Double-check your answers to make sure there are no inconsistencies. Mistakes are one of the top reasons loan applications get rejected.
How to get an SBA coronavirus loan
You can get a paycheck protection program (PPP) loan by applying through a bank, online lender or any other lender that has been approved by the SBA to offer PPP loans. But first, make sure you meet the requirements for a PPP loan. Generally, you must have fewer than 500 employees and be established before February 15, 2020.
You can also get an Economic Injury Disaster Loan (EIDL) by filling out an application directly on the SBA website.
Take the time to understand what you need — and what you can qualify for — when you need a first-time business loan. Get started by learning more about how the process works and comparing business loan providers.
Frequently asked questions
Answers to more questions you might have about how to get a business loan.
Can I get a business loan without a down payment?
You can get a business loan even if you don’t have the money to make a down payment. Often, get a business loan without a down payment by securing your loan with an asset other than the one you’re financing.
Consider putting up real estate or equipment down as collateral to make up for your lack of cash.
How does applying for an SBA loan work?
Since SBA loans are backed by the government, the steps it takes to apply are a little different. Learn about the application process by checking out our step-by-step guide to applying for an SBA loan.
Can I get a business loan with bad credit?
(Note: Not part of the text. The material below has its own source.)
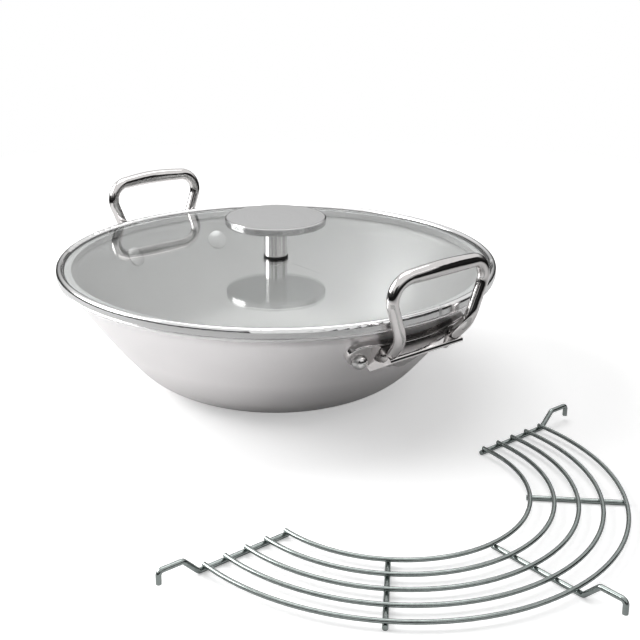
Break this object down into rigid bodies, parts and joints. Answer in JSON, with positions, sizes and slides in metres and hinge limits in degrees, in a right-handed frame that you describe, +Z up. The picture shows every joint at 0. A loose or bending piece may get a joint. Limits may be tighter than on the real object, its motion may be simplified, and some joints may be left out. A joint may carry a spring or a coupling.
{
  "type": "lidded wok",
  "caption": "Flat-based steel wok with two arched side grips, a flat glass lid with a disc knob and a half-round wire rack that hooks on the rim.",
  "frame": {"origin": "centre of the flat base, on the surface that the wok stands on", "axes": "+Z up, X through the two handles with the front handle on +X, Y to the left of the front handle; the rack lies flat on the same surface at +X, -Y"},
  "size_m": [0.5037, 0.369, 0.1225],
  "materials": {
    "pan_steel": "satin, drawn clad steel",
    "cast_steel": "mirror polished cast stainless steel",
    "rivet_steel": "polished stainless steel",
    "band_steel": "fine satin, bright at the hem",
    "knob_steel": "satin top, polished edge",
    "stem_steel": "polished, turned",
    "lid_glass": "clear, tempered, flat",
    "seal_rubber": "matt black",
    "rack_wire": "bright polished wire"
  },
  "bodies": {
    "pan": {"pan_body": "pan_steel", "front_handle": "cast_steel", "back_handle": "cast_steel", "rivet_front_left": "rivet_steel", "rivet_front_right": "rivet_steel", "rivet_back_left": "rivet_steel", "rivet_back_right": "rivet_steel"},
    "lid": {"lid_glass": "lid_glass", "lid_band": "band_steel", "knob_disc": "knob_steel", "knob_stem": "stem_steel", "knob_gasket": "seal_rubber", "under_gasket": "seal_rubber", "knob_washer": "stem_steel", "knob_screw": "stem_steel"},
    "rack": {"rack_ring_1": "rack_wire", "rack_ring_2": "rack_wire", "rack_ring_3": "rack_wire", "rack_ring_4": "rack_wire", "rack_ring_5": "rack_wire", "rack_hook_left": "rack_wire", "rack_hook_middle": "rack_wire", "rack_hook_right": "rack_wire", "rack_brace_left": "rack_wire", "rack_brace_right": "rack_wire"}
  },
  "joints": [
    {"name": "lid_lift", "type": "slide", "parent": "pan", "child": "lid", "axis": [0, 0, 1], "range_m": [0, 0.15]},
    {"name": "rack_lift", "type": "slide", "parent": "pan", "child": "rack", "axis": [0, 0, 1], "range_m": [0, 0.15]}
  ]
}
You can get a small business loan with, though your options are often expensive. Check out lenders like OnDeck that use alternative data such as your business’s shipping records instead of focusing on your credit score, revenue and time in business. Or read our article on business loan options for bad-credit owners.
Which banks offer loans to startups?
Community banks sometimes offer business loans to startups and entrepreneurs that need seed money to get things up and running. Usually, startup bank loans are based on the business owner’s personal credit and assets.
If you don’t have the money to personally guarantee the loan or have bad credit you might not be able to qualify for a startup bank loan. But you could still get financing from a microlender.